This project implements Agglomerative Hierarchical Clustering to cluster points in a 2D space using different methods:
- Centroid-based Agglomerative Clustering
- Medoid-based Agglomerative Clustering
The project involves generating 20 random points in a 2D space and then expanding the dataset with 20,000 additional points using a specified method. The goal is to develop clustering algorithms that partition the entire space into clusters and evaluate their performance based on certain criteria.
The implementation includes:
- Data Generation: Random generation of initial points and subsequent points based on specific rules.
- Clustering Algorithms: Implementation of agglomerative clustering using both centroid and medoid as cluster centers.
- Visualization: Visualization of the resulting clusters in the 2D space for each clustering experiment.

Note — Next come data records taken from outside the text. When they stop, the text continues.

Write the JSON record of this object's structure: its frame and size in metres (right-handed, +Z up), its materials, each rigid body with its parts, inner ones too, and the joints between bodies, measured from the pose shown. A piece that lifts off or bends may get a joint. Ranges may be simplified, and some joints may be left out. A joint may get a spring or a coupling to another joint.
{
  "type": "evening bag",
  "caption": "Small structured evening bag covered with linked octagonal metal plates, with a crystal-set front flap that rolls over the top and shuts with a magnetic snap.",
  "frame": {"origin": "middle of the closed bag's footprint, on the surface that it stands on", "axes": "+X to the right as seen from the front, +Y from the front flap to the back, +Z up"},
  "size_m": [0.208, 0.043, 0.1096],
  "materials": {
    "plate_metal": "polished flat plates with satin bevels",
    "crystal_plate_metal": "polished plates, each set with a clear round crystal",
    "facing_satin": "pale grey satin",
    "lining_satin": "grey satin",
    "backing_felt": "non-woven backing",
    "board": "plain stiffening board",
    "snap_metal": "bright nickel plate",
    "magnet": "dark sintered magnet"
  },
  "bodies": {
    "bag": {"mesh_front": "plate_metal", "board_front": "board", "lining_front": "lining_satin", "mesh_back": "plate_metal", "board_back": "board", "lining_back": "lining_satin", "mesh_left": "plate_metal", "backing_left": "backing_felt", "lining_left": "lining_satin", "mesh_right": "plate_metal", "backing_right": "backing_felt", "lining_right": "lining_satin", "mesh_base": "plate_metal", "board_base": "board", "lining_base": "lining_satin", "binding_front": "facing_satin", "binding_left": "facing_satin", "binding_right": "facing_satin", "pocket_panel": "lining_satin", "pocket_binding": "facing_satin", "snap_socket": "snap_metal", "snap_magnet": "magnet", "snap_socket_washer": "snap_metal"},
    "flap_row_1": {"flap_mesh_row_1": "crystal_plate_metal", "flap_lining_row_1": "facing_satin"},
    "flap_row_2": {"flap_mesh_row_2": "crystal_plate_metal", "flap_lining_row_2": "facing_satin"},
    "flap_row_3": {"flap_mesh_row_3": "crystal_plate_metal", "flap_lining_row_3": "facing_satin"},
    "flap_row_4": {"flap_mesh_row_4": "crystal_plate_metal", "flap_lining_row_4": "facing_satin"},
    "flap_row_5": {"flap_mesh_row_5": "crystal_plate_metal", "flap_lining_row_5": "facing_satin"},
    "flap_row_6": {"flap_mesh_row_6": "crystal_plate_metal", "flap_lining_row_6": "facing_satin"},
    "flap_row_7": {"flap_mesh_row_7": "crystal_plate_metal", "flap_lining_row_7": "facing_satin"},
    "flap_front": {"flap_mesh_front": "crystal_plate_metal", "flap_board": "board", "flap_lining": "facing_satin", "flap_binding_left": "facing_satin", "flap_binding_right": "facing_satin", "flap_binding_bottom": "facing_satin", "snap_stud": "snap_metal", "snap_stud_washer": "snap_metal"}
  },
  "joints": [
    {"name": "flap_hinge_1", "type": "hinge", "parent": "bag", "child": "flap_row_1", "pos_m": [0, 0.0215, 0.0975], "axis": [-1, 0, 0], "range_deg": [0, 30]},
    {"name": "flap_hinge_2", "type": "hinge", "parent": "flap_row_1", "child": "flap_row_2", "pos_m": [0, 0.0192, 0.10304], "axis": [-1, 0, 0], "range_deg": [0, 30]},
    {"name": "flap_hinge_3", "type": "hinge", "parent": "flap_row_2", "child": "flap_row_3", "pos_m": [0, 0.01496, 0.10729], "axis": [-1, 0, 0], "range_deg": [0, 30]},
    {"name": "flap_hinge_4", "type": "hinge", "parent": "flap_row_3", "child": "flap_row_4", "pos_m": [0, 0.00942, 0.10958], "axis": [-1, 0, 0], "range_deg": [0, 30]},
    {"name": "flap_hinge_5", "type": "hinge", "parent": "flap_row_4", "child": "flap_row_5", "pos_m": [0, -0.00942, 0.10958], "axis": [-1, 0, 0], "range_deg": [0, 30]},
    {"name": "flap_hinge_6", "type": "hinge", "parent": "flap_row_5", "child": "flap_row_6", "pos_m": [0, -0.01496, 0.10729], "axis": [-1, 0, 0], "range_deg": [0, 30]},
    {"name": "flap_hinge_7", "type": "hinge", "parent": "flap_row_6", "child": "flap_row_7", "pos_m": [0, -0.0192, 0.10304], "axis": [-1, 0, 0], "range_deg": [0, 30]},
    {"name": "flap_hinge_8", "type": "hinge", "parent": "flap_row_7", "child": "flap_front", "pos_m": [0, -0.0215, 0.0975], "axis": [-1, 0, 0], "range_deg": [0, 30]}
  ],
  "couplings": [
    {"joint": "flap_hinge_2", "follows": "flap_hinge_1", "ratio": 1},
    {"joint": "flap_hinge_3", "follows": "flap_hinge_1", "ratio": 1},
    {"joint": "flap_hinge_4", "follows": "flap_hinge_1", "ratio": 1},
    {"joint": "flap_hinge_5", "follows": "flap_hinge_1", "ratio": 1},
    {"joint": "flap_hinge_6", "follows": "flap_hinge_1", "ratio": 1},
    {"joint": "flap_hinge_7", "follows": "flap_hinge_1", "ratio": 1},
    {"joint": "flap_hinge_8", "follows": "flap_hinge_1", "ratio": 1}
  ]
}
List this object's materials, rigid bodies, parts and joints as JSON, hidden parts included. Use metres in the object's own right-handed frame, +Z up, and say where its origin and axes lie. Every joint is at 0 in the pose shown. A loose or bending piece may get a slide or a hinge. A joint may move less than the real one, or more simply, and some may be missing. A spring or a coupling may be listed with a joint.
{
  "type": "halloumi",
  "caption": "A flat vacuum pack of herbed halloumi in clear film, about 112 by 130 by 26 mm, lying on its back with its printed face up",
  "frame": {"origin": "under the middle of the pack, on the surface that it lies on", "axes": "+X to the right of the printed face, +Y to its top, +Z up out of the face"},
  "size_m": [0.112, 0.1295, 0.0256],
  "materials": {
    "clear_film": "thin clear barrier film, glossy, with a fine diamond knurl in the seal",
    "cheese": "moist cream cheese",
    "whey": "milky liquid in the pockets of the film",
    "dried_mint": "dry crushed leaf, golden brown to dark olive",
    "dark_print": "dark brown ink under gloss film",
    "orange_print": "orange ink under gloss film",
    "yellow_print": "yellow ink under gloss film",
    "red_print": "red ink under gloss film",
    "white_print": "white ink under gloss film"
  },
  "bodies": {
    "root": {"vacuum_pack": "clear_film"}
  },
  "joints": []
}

- Centroid-based Agglomerative Clustering: Clusters are merged based on the centroid of the clusters.
- Medoid-based Agglomerative Clustering: Clusters are merged based on the medoid of the clusters.
The success of the clustering algorithms is evaluated based on the average distance of points within clusters from their respective centers. A clustering is considered successful if no cluster has an average distance greater than 500.
The documentation includes:
- Detailed description of the algorithms used and data representation.
- Visualizations of multiple clustering experiments.
- Evaluation of results comparing different approaches.
For detailed documentation, please check Technical Documentation in the repository.
The user interface is divided into CLI and GUI:
- CLI: Allows users to set parameters such as seed, number of clusters, type of clustering (centroid or medoid), and number of points in the 2D space. Displays logs with cluster numbers and evaluations.
- GUI: Visualizes the final clusters using Tkinter, with each cluster represented by a unique random color. The centroid or medoid of each cluster is displayed as a larger point with the cluster number.